O retrocesso está entre nós. Na educação (com o chiqueirinho cercado com arame farpado – classes especiais), no trabalho (com empresas se esquivando da lei de cotas), na aquisição de veículos (um tal de negociar as migalhas para se conseguir as isenções), no Conselho Nacional, sem Conselheiros (em nenhum Estado/municípios os Conselhos têm força suficiente para as demandas), no modelo social de avaliação das deficiência (insistem em nos adoecer para caber nos carimbos dos médicos), nas Conferências Nacionais (umas das maiores representações democráticas para a construção das políticas). São muitas as situações em que a pessoa com deficiência precisou reforçar a altura do grito para não presenciar o desmoronamento de todas as conquistas até dois anos atrás. Não caberia num texto apenas. Os anos de 2020 e 2021 têm apertado o movimento das pessoas com deficiência pelo pescoço, não dando trégua para um respiro. Um sufocamento absoluto.

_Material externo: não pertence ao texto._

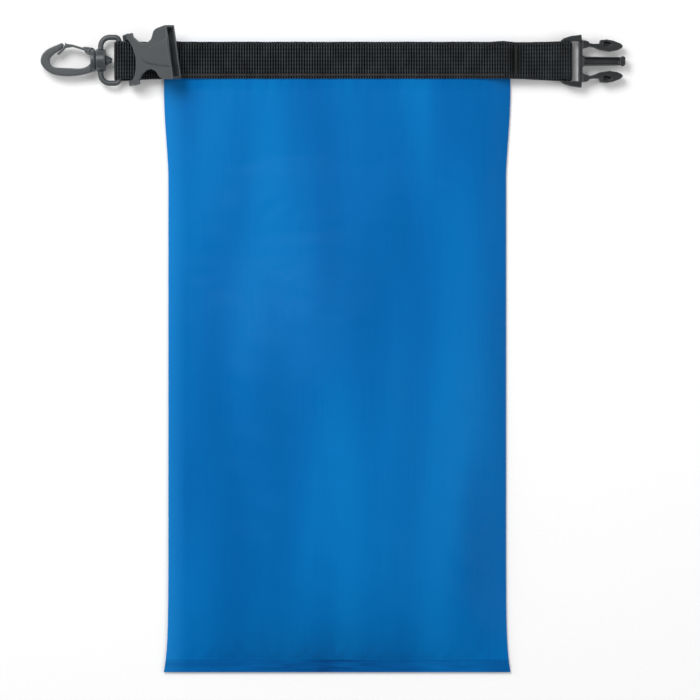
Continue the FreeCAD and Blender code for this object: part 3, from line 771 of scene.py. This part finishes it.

O ano segue seu ciclo sem dar tempo para descanso, e as atrocidades de alguns gestores também, então “afina cavaco e viola, que a remandiola já vai começar”. Em se tratando de políticas públicas para as pessoas com deficiência, é continuar, não é? Como diz a música, “água no feijão que chegou mais um” retrocesso, desta vez diretamente do Senado: a aprovação do projeto da Câmara que retira a exigência a governos municipais e estaduais de cumprirem as exigências de acessibilidade nas obras públicas. Que derrota.
Estamos na obrigação de enfrentar essas inúmeras batalhas impostas pelo governo, elas são de fora, mas nos atingem dentro. E essa luta diária com as defesas nefastas sobre nós sem a nossa participação, são duras e difíceis de superar. A gente cansa com tantas tarefas, chega uma hora que ficamos anulados da capacidade de reagir. A energia se esgota, o voo não sai e imploramos por uma corda para nos tirar do fundo do buraco (esses vão ser bem fáceis de cair agora).
Quem sabe, relembrar que temos um conjunto de leis destinadas aos direitos das pessoas com deficiência, que é o mais abrangente do mundo, pode pouco a pouco nos tirar da escuridão? Vamos lá. A Convenção sobre os Direitos das Pessoas com Deficiência, homologada em 2006 pela Organização das Nações Unidas (ONU) é um dos mais recentes e mais importantes tratados internacionais de direitos humanos. Um marco que contou com a participação efetiva dos movimentos. Um documento que teve a voz das pessoas com deficiência em sua elaboração. É a única convenção com status constitucional.
São princípios da Convenção: a autonomia, a liberdade de fazer as próprias escolhas, a não-discriminação, a participação e inclusão, o respeito pelas diferenças e a pessoa com deficiência como parte da diversidade humana, a igualdade de oportunidades, a acessibilidade, a igualdade de gênero e o respeito pelo desenvolvimento das capacidades das crianças com deficiência.
Pensar na Convenção Internacional e na Lei Brasileira de Inclusão pode nos dar a esperança e um pouco mais de leveza para prevalecer a força e superar o desafio de se cumprir a nossa própria legislação. E quem sabe ganhamos um ar de alegria diante de tantas e horríveis cenas de exclusão dos últimos meses.
Acabamos de comemorar o Dia Nacional da Pessoa com Deficiência e esperávamos uma valorização da vida humana, um engajamento das instâncias públicas para garantir a inclusão, mas o que estamos assistindo são golpes violentos e sucessivos em nossos direitos. É importante reiterar que os avanços conquistados nas últimas décadas nas políticas públicas e sociais é fruto da participação plena e do diálogo democrático entre Estado e sociedade civil. Não podemos neste momento abandonar ou esquecer o lema que rege a Convenção Internacional sobre os Direitos da Pessoa com Deficiência: “nada sobre nós sem nós”.
Perdemos todos com essa aprovação desrespeitosa e sem sentido pelo Senado. Por aqui, no entanto, procuro caminhos para engrandecer diante do descaso, da ignorância e do autoritarismo. Caminhos que percorro com a bandeira de cidadã de direitos, às vezes a caneta me leva, mas quase sempre são as músicas que ouço, cujo poder é imenso em me inspirar. E o som da vitrola hoje está dizendo: “água no feijão que chegou mais um”. Porém, não o retrocesso, lá do começo, mas a força que nos une rumo a mais uma luta. A força que sempre tivemos para conquistar e garantir a equiparação de oportunidades. “Bota bastante água mesmo pra ficar numa boa, vai”.